[TASK OBJECTIVE]
Identify each line below containing the string "parts" and copy it.

[STORED DATA]
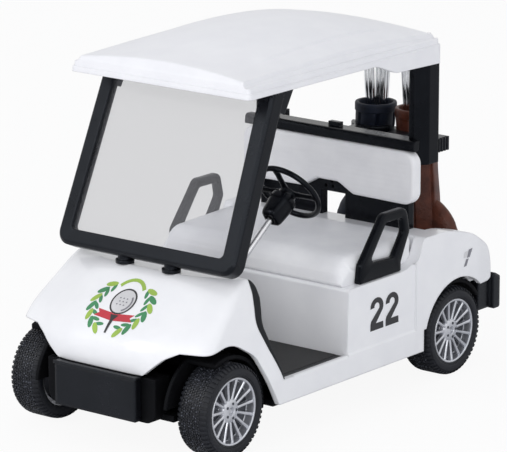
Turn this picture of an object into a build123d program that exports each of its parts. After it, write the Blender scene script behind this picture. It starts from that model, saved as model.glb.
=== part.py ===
"""Toy golf cart, about 1:20, as separate pieces for a die-cast body on a plastic chassis.

Frame: millimetres, +Z up, the cart faces -Y, +X is the cart's own left (driver's) side.
The origin is on the ground under the middle of the overall box.
Two turning bodies: the front and the rear axle, each a rod with two hubs and two tyres.
"""
import os
from math import cos, radians, sin, tan

from build123d import *

os.makedirs("parts", exist_ok=True)

# ---------------------------------------------------------------- driving dimensions
FRONT_Y = -57.5
REAR_Y = 57.5
WALL = 1.3

BODY_HALF_W = 29.0
BEVEL = 0.5
SILL_BOTTOM_Z = 8.9
SILL_TOP_Z = 14.3
SILL_REAR_Y = 24.4
SEAT_BOX_TOP_Z = 29.3
SEAT_BOX_FRONT_Y = -4.2
COWL_TOP_Z = 37.3
COWL_REAR_Y = -33.4
NOSE_Z = 18.5
FLOOR_TOP_Z = 14.0
FLOOR_T = 1.2
DECK_Z = 35.6
CUSHION_HALF_W = BODY_HALF_W - 3.0
CUSHION_REAR_Y = 24.6
WELL_HALF_W = BODY_HALF_W - 4.6
WELL_FRONT_Y = 30.6

FRONT_AXLE_Y = -43.4
REAR_AXLE_Y = 38.1
AXLE_D = 2.4
AXLE_CLEAR = 0.05
TYRE_R = 10.5
TYRE_W = 8.2
TYRE_OUT_X = BODY_HALF_W - 1.0
TYRE_IN_X = TYRE_OUT_X - TYRE_W
RIM_R = 7.6
RIM_LIP = 0.45
HUB_R = 2.7
SPOKES = 15
SPOKE_W = 0.55

CHASSIS_BOTTOM_Z = 8.3
CHASSIS_T = 1.4
CHASSIS_NARROW_X = TYRE_IN_X - 1.9
CHASSIS_WIDE_X = BODY_HALF_W - WALL - 0.3
CHASSIS_NOSE_X = 15.2
HOUSE_R = 12.2
ARCH_R = 13.3
BUMPER_HALF_W = 11.4

ROOF_HALF_W = 25.3
ROOF_FRONT_Y = -35.1
ROOF_REAR_Y = 35.5
ROOF_BOTTOM_Z = 77.2
ROOF_WALL = 1.2
SKIRT_DROP = 3.2

POST_OUT_X = ROOF_HALF_W - 0.4
POST_IN_X = POST_OUT_X - 3.5
POST_FRONT_Y = 28.2
POST_REAR_Y = ROOF_REAR_Y - 0.3
POST_BOTTOM_Z = 50.9

SCREEN_LEAN = 23.2
SCREEN_HALF_W = ROOF_HALF_W - 0.1
SCREEN_TAPER = 1.2
SCREEN_FOOT_Y = -41.2
SCREEN_FOOT_Z = 39.5
SCREEN_BAR = 3.6
SCREEN_T = 2.2
SCREEN_DEPTH = 3.8
SCREEN_RISE = ROOF_BOTTOM_Z + 2.0 - SCREEN_FOOT_Z
SCREEN_LENGTH = SCREEN_RISE / cos(radians(SCREEN_LEAN))

BACK_HALF_W = 24.8
BACK_FRONT_Y = 25.4
BACK_REAR_Y = 30.4
RAIL_TOP_Z = 57.0

STEER_X = 13.0
STEER_TILT = 36.0
STEER_HUB_Y = -5.5
STEER_HUB_Z = 49.7
STEER_R = 7.6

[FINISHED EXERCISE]
Turn this picture of an object into a build123d program that exports each of its parts. After it, write the Blender scene script behind this picture. It starts from that model, saved as model.glb.
os.makedirs("parts", exist_ok=True)